Faith in God is untouchable. It remains unaffected by any fresh interpretation of scripture. There is absolutely no reason why it should be eroded by any new historical facts that come to light, or any archaeological findings that alter our understanding of the past. It does not quake with every new piece of evidence that scientific discoveries reveal. We could say: Faith is God, and therefore untouchable.

We remain on firm ground as long as we start from the position, "Nothing Is The Way I Think".

Faith is not belief. Belief can be shored up by evidence, but if that evidence gets washed away by some future discovery, belief can begin to collapse. I do not believe God exists. I have faith. God's existence does not need to be proved. Faith in God transcends proof. As far as I am concerned, God simply is.
"Science can tell us what happens to our body after we die but it cannot tell us what happen to us, the people we are, after we die."
Dorothy Rowe, Different Ways of Thinking: Science and Religion
Faith gives the imagination wings. It lets the mind soar. It throws off the shackles and remains untethered to anything on earth. Those who look to science to provide evidence of God's existence remain chained to this system, and that is their choice. Faith allows space for all the scientific evidence, and retains infinite room for dreams and fantasies - in this life, and beyond.

The man Jesus summed up faith in God when he said, "With God all things are possible." So it was that the writers behind the first few chapters of Genesis were able to imagine a world inhabited by giants, fallen angels, and men living to be nine-hundred years of age. They wrote about a wooden chest full of animals, a flooded earth, water covering the mountains to a depth of twenty feet, and a tower that reached right up to the heavens. It doesn't matter that evidence has since proved these flights of fancy to be just that, their faith in God meant that, to them, nothing was impossible.
"I do not believe that science can disprove the existence of God; I think that is impossible."
Richard Feynman, The Relation of Science and Religion
Faith is bullet-proof. Paul described faith as a "shield...with which you can extinguish all the flaming arrows of the evil one." A person of faith does not mind being made a fool of.
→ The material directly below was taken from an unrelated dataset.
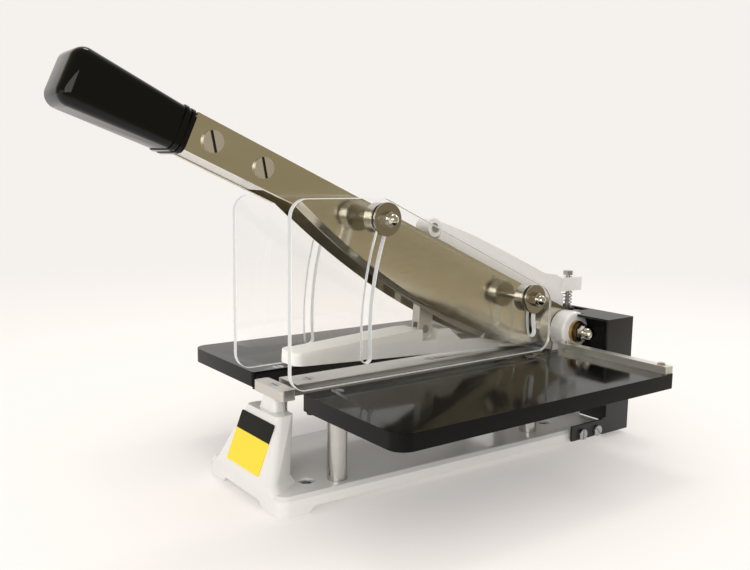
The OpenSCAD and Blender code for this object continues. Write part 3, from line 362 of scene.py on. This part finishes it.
turnedPieces = {
    "table_posts": {"body": "frame", "finish": "postGroundBar", "edge": 0.4 * mm, "steps": 2},
    "spacer_collars": {"body": "frame", "finish": "turnedMildSteel", "edge": 0.1 * mm, "steps": 1},
    "pivot_shaft": {"body": "frame", "finish": "turnedMildSteel", "edge": 0.3 * mm, "steps": 2},
    "brass_rings": {"body": "frame", "finish": "ringTurnedBrass", "edge": 0.25 * mm, "steps": 2},
    "spring_washers": {"body": "frame", "finish": "conedWasherBronze", "edge": 0.12 * mm, "steps": 2},
    "tension_nuts": {"body": "frame", "finish": "domedNutNickel", "edge": 0.3 * mm, "steps": 2},
    "cotter_pins": {"body": "frame", "finish": "fastenerBrightZinc", "edge": 0.2 * mm, "steps": 2},
    "stop_bolt": {"body": "frame", "finish": "fastenerBrightZinc", "edge": 0.3 * mm, "steps": 2},
    "spring_seat": {"body": "frame", "finish": "mouldedBlackRubber", "edge": 0.3 * mm, "steps": 2},
    "arm_pin": {"body": "hold_down", "finish": "fastenerBrightZinc", "edge": 0.2 * mm, "steps": 2},
    "link_pin": {"body": "hold_down", "finish": "fastenerBrightZinc", "edge": 0.2 * mm, "steps": 2},
    "guard_studs": {"body": "lever", "finish": "turnedMildSteel", "edge": 0.15 * mm, "steps": 2},
    "stud_sleeves": {"body": "lever", "finish": "turnedMildSteel", "edge": 0.4 * mm, "steps": 2},
    # the discs take the turned steel darkened as painted shade
    "guard_discs": {"body": "lever", "finish": "discTurnedSteelPaintedShade", "edge": 0.3 * mm, "steps": 2},
    "guard_nuts": {"body": "lever", "finish": "domedNutNickel", "edge": 0.25 * mm, "steps": 2},
    "lift_peg": {"body": "lever", "finish": "turnedMildSteel", "edge": 0.2 * mm, "steps": 2},
    "fence_screws": {"body": "frame", "finish": "domedNutNickel", "edge": 0.3 * mm, "steps": 2},
    "cover_screws": {"body": "frame", "finish": "fastenerBrightZinc", "edge": 0.3 * mm, "steps": 2},
    "table_screws": {"body": "frame", "finish": "fastenerBrightZinc", "edge": 0.15 * mm, "steps": 1},
    "anvil_screws": {"body": "frame", "finish": "fastenerBrightZinc", "edge": 0.15 * mm, "steps": 1},
    "end_block_screw": {"body": "frame", "finish": "fastenerBrightZinc", "edge": 0.15 * mm, "steps": 1},
    "mount_screws": {"body": "frame", "finish": "fastenerBrightZinc", "edge": 0.2 * mm, "steps": 2},
    "bench_cups": {"body": "frame", "finish": "fastenerBrightZinc", "edge": 0.15 * mm, "steps": 1},
    "table_pads": {"body": "frame", "finish": "mouldedBlackRubber", "edge": 0.3 * mm, "steps": 2},
}
for group in (castPieces, platePieces, turnedPieces):
    for nodeName, pieceHow in group.items():
        finishNode(nodeName, pieceHow)
print("finished pieces:", len(castPieces) + len(platePieces) + len(turnedPieces))

# the slot's faces lie between slotSkin and slotDeep below the head's outer face
screwLook = {"edge": 0.3 * mm, "steps": 2, "slotDeep": 1.3 * mm, "slotSkin": 0.15 * mm}


def makeKnifeScrews(look):
    # broad slotted heads: the slot's walls and floor take the second finish, near black, as painted shade
    # for the recess
    bm = meldedCopy("knife_screws")
    far = max(abs(v.co.x) for v in bm.verts)
    for face in bm.faces:
        depth = far - abs(face.calc_center_median().x)
        onHead = all(abs(v.co.x) > far - look["slotDeep"] for v in face.verts)
        face.material_index = secondFinish if onHead and depth > look["slotSkin"] else firstFinish
    piece = placePiece(bm, "knifeScrewsFinished", "lever", ["screwSatinNickel", "slotPaintedShade"])
    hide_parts("knife_screws")
    roundEdges(piece, look)


makeKnifeScrews(screwLook)

# a face whose normal has less than sideTilt of X is the sheet's cut edge
guardLook = {"edge": 0.5 * mm, "steps": 2, "sideTilt": 0.6}


def makeGuard(name, look):
    bm = meldedCopy(name)
    for face in bm.faces:
        # cut edges take the second finish, which glows faintly as painted light
        face.material_index = secondFinish if abs(face.normal.x) < look["sideTilt"] else firstFinish
    piece = placePiece(bm, name + "Sheet", name, ["guardClearAcrylic", "guardEdgePaintedGlow"])
    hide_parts(name)
    roundEdges(piece, look).material = secondFinish


for guard in ("left_guard", "right_guard"):
    makeGuard(guard, guardLook)
print("guards made")

# the dark band's share of the plate's height
labelLook = {"bandShare": 0.36}


def makeLabel(look):
    bm = meldedCopy("label_plate")
    low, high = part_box("label_plate")
    split = high[2] - look["bandShare"] * (high[2] - low[2])
    geom = bm.verts[:] + bm.edges[:] + bm.faces[:]
    bmesh.ops.bisect_plane(bm, geom=geom, plane_co=(0, 0, split), plane_no=(0, 0, 1))
    for face in bm.faces:
        face.material_index = secondFinish if face.calc_center_median().z > split else firstFinish
    piece = placePiece(bm, "plainLabel", "frame", ["labelYellowPrint", "labelBlackPrint"])
    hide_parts("label_plate")


makeLabel(labelLook)

springLook = {"smoothAngle": 60, "levels": 2}


def makeSpring(look):
    bm = meldedCopy("arm_spring")
    piece = placePiece(bm, "armSpringWire", "frame", ["fastenerBrightZinc"], look["smoothAngle"])
    smooth = piece.modifiers.new("roundWire", "SUBSURF")
    smooth.levels = smooth.render_levels = look["levels"]
    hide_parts("arm_spring")


makeSpring(springLook)

gripLook = {"smoothAngle": 50, "edge": 0.5 * mm, "steps": 2}


def makeGrip(look):
    bm = meldedCopy("handle_grip")
    piece = placePiece(bm, "gripMoulding", "lever", ["gripGlossPlastic"], look["smoothAngle"])
    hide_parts("handle_grip")
    roundEdges(piece, look)


makeGrip(gripLook)
print("label, spring and grip made")

stageLook = {
    "radius": 6.0,
    "corners": 96,
    "paperRough": 0.7,
    "floorColour": "f7f3f0",
    "backdropColour": "f5f1ed",
    "roomColour": "a59a80",         # the dim room, which only polished faces show
    "fadeNear": 0.35,               # the floor's shading gives way to the backdrop between these reaches
    "fadeFar": 1.6,
    "fadeLeast": 0.3,               # share of the backdrop in the floor right under the object
    "roomFloor": (0.12, 0.5),       # metres to the right over which the mirrored floor turns dim
    "roomAxis": (0.8, -0.59, 0.0),  # points at the room's dim side, to the right and front
    "roomSky": (-0.75, -0.1),       # cosines to roomAxis over which the mirrored room turns dim
    "worldLight": 1.1,              # strength of the even light on the object
    "oneMirror": 0.5,               # a ray that has met a polished face counts more glossy bounces than this
}


def makeFloorPaper(s):
    # white paper sweep: plain where it is seen, dim on the right in what polished faces mirror
    mat = makeFinish("paleFloorPaper", {"shader": {"Roughness": s["paperRough"]}})
    tree = mat.node_tree
    shader = tree.nodes["Principled BSDF"]
    coords = addNode(tree, "ShaderNodeTexCoord")
    reach = addNode(tree, "ShaderNodeVectorMath", {0: coords.outputs["Object"]}, operation="LENGTH")
    fade = addNode(tree, "ShaderNodeMapRange", {"Value": reach.outputs["Value"]},
                   {"From Min": s["fadeNear"], "From Max": s["fadeFar"], "To Min": s["fadeLeast"]},
                   interpolation_type="SMOOTHSTEP")
    axes = addNode(tree, "ShaderNodeSeparateXYZ", {0: coords.outputs["Object"]})
    side = addNode(tree, "ShaderNodeMapRange", {"Value": axes.outputs["X"]},
                   {"From Min": s["roomFloor"][0], "From Max": s["roomFloor"][1]},
                   interpolation_type="SMOOTHSTEP")
    path = addNode(tree, "ShaderNodeLightPath")
    mirrored = addNode(tree, "ShaderNodeMath", {0: path.outputs["Glossy Depth"]}, {1: s["oneMirror"]},
                       operation="GREATER_THAN")
    dim = addNode(tree, "ShaderNodeMath", {0: side.outputs["Result"], 1: mirrored.outputs[0]},
                  operation="MULTIPLY")
    near = addNode(tree, "ShaderNodeMix", {mixShare: dim.outputs[0]},
                   {mixFirst: s["floorColour"], mixSecond: s["roomColour"]}, data_type="RGBA")
    tree.links.new(near.outputs[mixResult], shader.inputs["Base Color"])
    far = addNode(tree, "ShaderNodeMix", {mixShare: dim.outputs[0]},
                  {mixFirst: s["backdropColour"], mixSecond: s["roomColour"]}, data_type="RGBA")
    glow = addNode(tree, "ShaderNodeEmission", {"Color": far.outputs[mixResult]})
    mixed = addNode(tree, "ShaderNodeMixShader",
                    {0: fade.outputs["Result"], 1: shader.outputs[0], 2: glow.outputs[0]})
    tree.links.new(mixed.outputs[0], tree.nodes["Material Output"].inputs["Surface"])
    return mat


def makeFloor(s):
    bm = bmesh.new()
    bmesh.ops.create_circle(bm, cap_ends=True, segments=s["corners"], radius=s["radius"])
    bmesh.ops.translate(bm, verts=bm.verts, vec=(0, 0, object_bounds()[0][2]))
    mesh = bpy.data.meshes.new("paleFloor")
    bm.to_mesh(mesh)
    bm.free()
    floor = bpy.data.objects.new("paleFloor", mesh)
    bpy.context.scene.collection.objects.link(floor)
    mesh.materials.append(makeFloorPaper(s))
    floor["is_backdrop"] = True


def makeWorld(s):
    # the plain backdrop where it is seen, the dim room where it is mirrored, even light for all else
    world = bpy.data.worlds.new("paleStudio")
    world.use_nodes = True
    bpy.context.scene.world = world
    tree = world.node_tree
    coords = addNode(tree, "ShaderNodeTexCoord")
    facing = addNode(tree, "ShaderNodeVectorMath", {0: coords.outputs["Generated"]}, {1: s["roomAxis"]},
                     operation="DOT_PRODUCT")
    side = addNode(tree, "ShaderNodeMapRange", {"Value": facing.outputs["Value"]},
                   {"From Min": s["roomSky"][0], "From Max": s["roomSky"][1]},
                   interpolation_type="SMOOTHSTEP")
    room = addNode(tree, "ShaderNodeMix", {mixShare: side.outputs["Result"]},
                   {mixFirst: s["backdropColour"], mixSecond: s["roomColour"]}, data_type="RGBA")
    path = addNode(tree, "ShaderNodeLightPath")
    mirrored = addNode(tree, "ShaderNodeMath", {0: path.outputs["Glossy Depth"]}, {1: s["oneMirror"]},
                       operation="GREATER_THAN")
    shown = addNode(tree, "ShaderNodeMix",
                    {mixShare: mirrored.outputs[0], mixSecond: room.outputs[mixResult]},
                    {mixFirst: s["backdropColour"]}, data_type="RGBA")
    cameraOrGlossy = addNode(tree, "ShaderNodeMath",
                            {0: path.outputs["Is Camera Ray"], 1: path.outputs["Is Glossy Ray"]},
                            operation="ADD")
    seen = addNode(tree, "ShaderNodeMath",
                   {0: cameraOrGlossy.outputs[0], 1: path.outputs["Is Transmission Ray"]},
                   operation="ADD", use_clamp=True)
    colour = addNode(tree, "ShaderNodeMix",
                     {mixShare: seen.outputs[0], mixSecond: shown.outputs[mixResult]},
                     {mixFirst: s["floorColour"]}, data_type="RGBA")
    level = addNode(tree, "ShaderNodeMapRange", {"Value": seen.outputs[0]}, {"To Min": s["worldLight"]})
    back = tree.nodes["Background"]
    tree.links.new(colour.outputs[mixResult], back.inputs["Color"])
    tree.links.new(level.outputs["Result"], back.inputs["Strength"])


lampSettings = {
    "topSoftbox": {"place": (-0.5, 0.2, 1.7), "aim": (0, 0, 0.05), "size": (0.5, 0.3), "watts": 3.5},
    "rearStrip": {"place": (-0.13, 1.45, 1.15), "aim": (0, -0.25, 0.2), "size": (0.6, 0.25), "watts": 3},
    "cameraSoftbox": {"place": (1.35, -1.25, 0.52), "aim": (0, 0, -0.04), "size": (1.5, 0.8), "watts": 10},
    "lowFill": {"place": (0.35, -1.6, 0.28), "aim": (0, 0, -0.05), "size": (1.6, 0.4), "watts": 1.5},
}


def makeLamp(name, s):
    data = bpy.data.lights.new(name, "AREA")
    data.shape = "RECTANGLE"
    data.size, data.size_y = s["size"]
    data.energy = s["watts"]
    lamp = bpy.data.objects.new(name, data)
    lamp.location = s["place"]
    lamp.rotation_mode = "QUATERNION"
    lamp.rotation_quaternion = (Vector(s["aim"]) - Vector(s["place"])).to_track_quat("-Z", "Y")
    bpy.context.scene.collection.objects.link(lamp)


makeFloor(stageLook)
makeWorld(stageLook)
for lampName, lampHow in lampSettings.items():
    makeLamp(lampName, lampHow)
makeCamera(cameraSetup)
bpy.context.scene.view_settings.view_transform = "Standard"
print("stage, lamps and camera ready")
He is free to hold to a particular outlook, and at any time the evidence proves otherwise, he can laugh off his previous understanding without shame, and readjust his viewpoint. He is not precious about his belief system. He does not cling desperately to his views or his religion. He is not defined by these things so that if he is challenged, or a thread is tugged, he feels as if his whole life is unravelling.
"No matter how much evidence can be found, there is never enough to be absolutely certain of anything."
Dorothy Rowe, Different Ways of Thinking: Science and Religion
"Nothing is the way I think" understands that the world is unpredictable, and forever changing. Knowledge is a constantly shifting landscape. What we know today might not be what we know tomorrow. Faith is completely at ease with this. It accepts it without anxiety. And throughout, it remains intact.